The year 2026 marks a turning point in software history. We have officially reached the era of "Infinite Code." Through the ubiquity of generative AI and low-code abstractions, the barrier to creating functional software has vanished. However, this accessibility has birthed a silent crisis: Software Inflation. While the speed of creation has accelerated, the physics of the browser remains unchanged. A bloated DOM, redundant JavaScript execution, and poorly orchestrated rendering cycles still result in the same outcome: a degraded user experience and a slow death for digital conversion.
To solve this, the industry must shift its focus. The most critical skill in 2026 is no longer the ability to "build" or "write" code. It is the ability to tune it.
I. The Liability of the "Good Enough" Architecture
In the traditional development workflow, code is often viewed as an asset—a tangible output of labor. This is a fundamental error. In modern engineering, code should be viewed as a liability.
Every line of code is a surface area for bugs, a maintenance cost, and a potential performance bottleneck. The current trend of utilizing heavy visual builders (like Elementor or Divi) to "speed up" production has led to a landscape of "Spaghetti Architecture." These tools prioritize the developer's convenience over the user's experience, injecting thousands of lines of unnecessary wrappers that fight against the browser’s natural rendering engine.
True technical excellence lies in the rejection of this excess. It requires an operational discipline where only the strictly necessary nodes exist. This is the difference between "manufacturing" a website and "tuning" a digital instrument.
II. Structural Tuning vs. Post-Production Optimization
A common industry fallacy is treating performance as a "last-mile" task—a layer of caching or image compression applied just before launch. This approach is akin to trying to fix a poorly constructed violin by applying a thicker coat of varnish. It might look better, but the resonance is dead.
Performance is inherently structural. To achieve a consistent 90+ Lighthouse score without relying on aggressive (and often fragile) caching layers, the architecture must be "in tune" from the first line of the blueprint. This involves a return to Semantic Sanity:
- DOM Depth Minimization: Each nested div adds complexity to the browser’s layout calculation. High-fidelity development requires a flat, clean structure where every element serves a semantic purpose.
- Asset Orchestration: Instead of loading monolithic libraries, modern engineering demands the surgical delivery of CSS and JS. If a component isn't on the screen, its code shouldn't be in the browser’s memory.
- The Native Advantage: Utilizing native block editors (Gutenberg) or lean frameworks (Next.js/React) isn't just a trend; it’s a commitment to reducing the "noise" between the server and the user.
III. Digital Lutherie: The Physics of High-Fidelity Code
The term "Luthier" traditionally refers to an artisan who crafts and tunes high-end instruments. In the digital realm, Digital Lutherie is a methodology based on precision and resonance. It treats the codebase not as a static document, but as a dynamic system that must be calibrated to achieve maximum output with minimum input.
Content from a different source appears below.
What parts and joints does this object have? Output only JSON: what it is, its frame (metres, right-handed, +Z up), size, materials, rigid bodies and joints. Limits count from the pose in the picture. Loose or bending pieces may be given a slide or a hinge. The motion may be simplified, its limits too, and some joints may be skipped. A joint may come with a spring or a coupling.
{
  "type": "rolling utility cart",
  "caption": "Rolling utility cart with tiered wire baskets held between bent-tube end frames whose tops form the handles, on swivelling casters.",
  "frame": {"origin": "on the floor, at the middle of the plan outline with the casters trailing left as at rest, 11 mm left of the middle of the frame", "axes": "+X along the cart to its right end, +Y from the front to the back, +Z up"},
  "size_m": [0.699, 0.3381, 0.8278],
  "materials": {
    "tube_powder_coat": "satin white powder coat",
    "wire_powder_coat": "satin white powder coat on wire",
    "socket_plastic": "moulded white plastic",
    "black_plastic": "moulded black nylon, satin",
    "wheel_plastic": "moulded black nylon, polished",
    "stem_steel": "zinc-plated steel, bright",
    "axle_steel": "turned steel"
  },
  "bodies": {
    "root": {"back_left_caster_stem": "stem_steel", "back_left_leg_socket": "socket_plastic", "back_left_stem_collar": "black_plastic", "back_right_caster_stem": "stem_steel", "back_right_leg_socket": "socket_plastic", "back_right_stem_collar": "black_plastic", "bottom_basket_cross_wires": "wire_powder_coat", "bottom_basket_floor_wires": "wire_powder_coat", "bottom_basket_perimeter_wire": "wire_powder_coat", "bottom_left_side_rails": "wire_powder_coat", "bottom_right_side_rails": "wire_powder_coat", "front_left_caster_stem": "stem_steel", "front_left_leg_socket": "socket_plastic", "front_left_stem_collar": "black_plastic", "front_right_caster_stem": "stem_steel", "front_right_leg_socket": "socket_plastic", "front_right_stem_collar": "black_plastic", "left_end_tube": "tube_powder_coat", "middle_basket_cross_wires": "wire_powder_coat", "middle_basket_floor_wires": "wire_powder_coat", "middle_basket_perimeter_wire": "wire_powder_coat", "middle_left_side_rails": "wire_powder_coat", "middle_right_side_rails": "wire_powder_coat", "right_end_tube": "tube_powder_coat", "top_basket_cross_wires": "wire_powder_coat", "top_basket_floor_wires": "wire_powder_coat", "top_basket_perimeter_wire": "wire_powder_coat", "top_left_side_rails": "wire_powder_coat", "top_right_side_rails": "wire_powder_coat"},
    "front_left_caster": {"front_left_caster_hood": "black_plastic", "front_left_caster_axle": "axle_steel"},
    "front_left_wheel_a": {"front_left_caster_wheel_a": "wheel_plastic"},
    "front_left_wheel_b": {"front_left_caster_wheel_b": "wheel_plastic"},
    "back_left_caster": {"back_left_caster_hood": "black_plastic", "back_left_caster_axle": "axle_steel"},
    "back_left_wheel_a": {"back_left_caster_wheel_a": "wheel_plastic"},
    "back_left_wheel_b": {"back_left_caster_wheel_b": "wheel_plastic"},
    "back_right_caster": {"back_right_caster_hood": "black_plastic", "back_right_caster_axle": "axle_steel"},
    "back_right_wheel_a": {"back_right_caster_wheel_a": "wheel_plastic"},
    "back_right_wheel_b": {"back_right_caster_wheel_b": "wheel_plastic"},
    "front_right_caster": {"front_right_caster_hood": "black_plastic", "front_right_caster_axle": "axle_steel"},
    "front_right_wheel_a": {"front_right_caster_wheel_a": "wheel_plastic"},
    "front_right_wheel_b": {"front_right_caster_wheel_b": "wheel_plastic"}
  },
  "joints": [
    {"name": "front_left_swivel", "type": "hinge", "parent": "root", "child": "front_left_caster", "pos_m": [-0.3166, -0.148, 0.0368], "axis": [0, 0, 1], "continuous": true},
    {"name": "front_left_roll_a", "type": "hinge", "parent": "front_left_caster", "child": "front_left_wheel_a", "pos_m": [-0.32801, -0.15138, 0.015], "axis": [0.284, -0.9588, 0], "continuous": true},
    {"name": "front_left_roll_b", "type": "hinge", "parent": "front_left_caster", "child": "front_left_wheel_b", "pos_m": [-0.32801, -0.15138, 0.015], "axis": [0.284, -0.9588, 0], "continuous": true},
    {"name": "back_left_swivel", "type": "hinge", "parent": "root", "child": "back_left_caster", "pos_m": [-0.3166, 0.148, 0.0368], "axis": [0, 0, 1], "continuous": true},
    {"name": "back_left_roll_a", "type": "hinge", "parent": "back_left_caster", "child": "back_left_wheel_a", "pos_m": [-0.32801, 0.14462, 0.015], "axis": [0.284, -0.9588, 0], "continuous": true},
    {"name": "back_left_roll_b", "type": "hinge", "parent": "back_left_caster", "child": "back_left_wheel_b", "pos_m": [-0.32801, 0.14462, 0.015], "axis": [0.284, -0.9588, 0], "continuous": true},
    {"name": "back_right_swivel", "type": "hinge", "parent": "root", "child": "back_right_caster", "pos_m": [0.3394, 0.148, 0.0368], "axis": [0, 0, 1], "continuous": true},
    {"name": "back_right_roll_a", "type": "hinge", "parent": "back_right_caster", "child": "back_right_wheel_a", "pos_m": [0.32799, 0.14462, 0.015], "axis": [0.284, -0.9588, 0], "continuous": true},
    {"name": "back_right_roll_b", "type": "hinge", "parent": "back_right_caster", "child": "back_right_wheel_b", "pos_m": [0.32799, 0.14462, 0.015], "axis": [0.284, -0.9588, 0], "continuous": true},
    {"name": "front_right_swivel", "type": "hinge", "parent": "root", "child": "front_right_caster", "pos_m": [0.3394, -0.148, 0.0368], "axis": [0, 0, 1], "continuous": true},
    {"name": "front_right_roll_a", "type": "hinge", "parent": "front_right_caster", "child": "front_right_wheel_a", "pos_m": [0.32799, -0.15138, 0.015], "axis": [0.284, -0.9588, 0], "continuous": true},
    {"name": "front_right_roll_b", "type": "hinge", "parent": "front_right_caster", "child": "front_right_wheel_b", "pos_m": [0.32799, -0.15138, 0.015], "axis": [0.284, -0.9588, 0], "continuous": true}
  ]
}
In high-stakes environments—from AI startups to fintech platforms—latency is the enemy of resonance. A "desafinado" (out of tune) website doesn't just load slowly; it loses the user's trust. The precision required in these builds mirrors that of a professional symphony: there is no margin for error, and every "note" (line of code) must be perfectly timed.
IV. The Curatorial Engineer: The Art of Deletion
As generative tools continue to flood repositories with "good enough" boilerplate, the role of the Senior Developer is evolving. We are moving from the era of the "Writer" to the era of the Curator.
The most valuable engineer in 2026 is the one who can analyze an AI-generated module and realize that 80% of it is redundant. Deleting code is now more valuable than writing it. This curatorial approach ensures that the "Digital Blueprint" remains lean, scalable, and—most importantly—maintainable.
Refinement is the highest form of engineering. By removing the technical debt inherent in modern builders, we allow the core functionality and the brand’s value proposition to reach the user without interference.
V. Conclusion: Towards a Leaner Web
The web of 2026 does not need more features; it needs more precision.
As we continue to build increasingly complex systems, the difference between success and failure will be determined by the "tuning" of the architecture. Businesses that rely on bloated, serial-manufactured sites will find themselves unable to compete with the agility of high-performance, artisanally-coded platforms.
The future belongs to the Digital Luthier—the engineer who understands that the true beauty of software lies not in how much it can do, but in how elegantly it performs.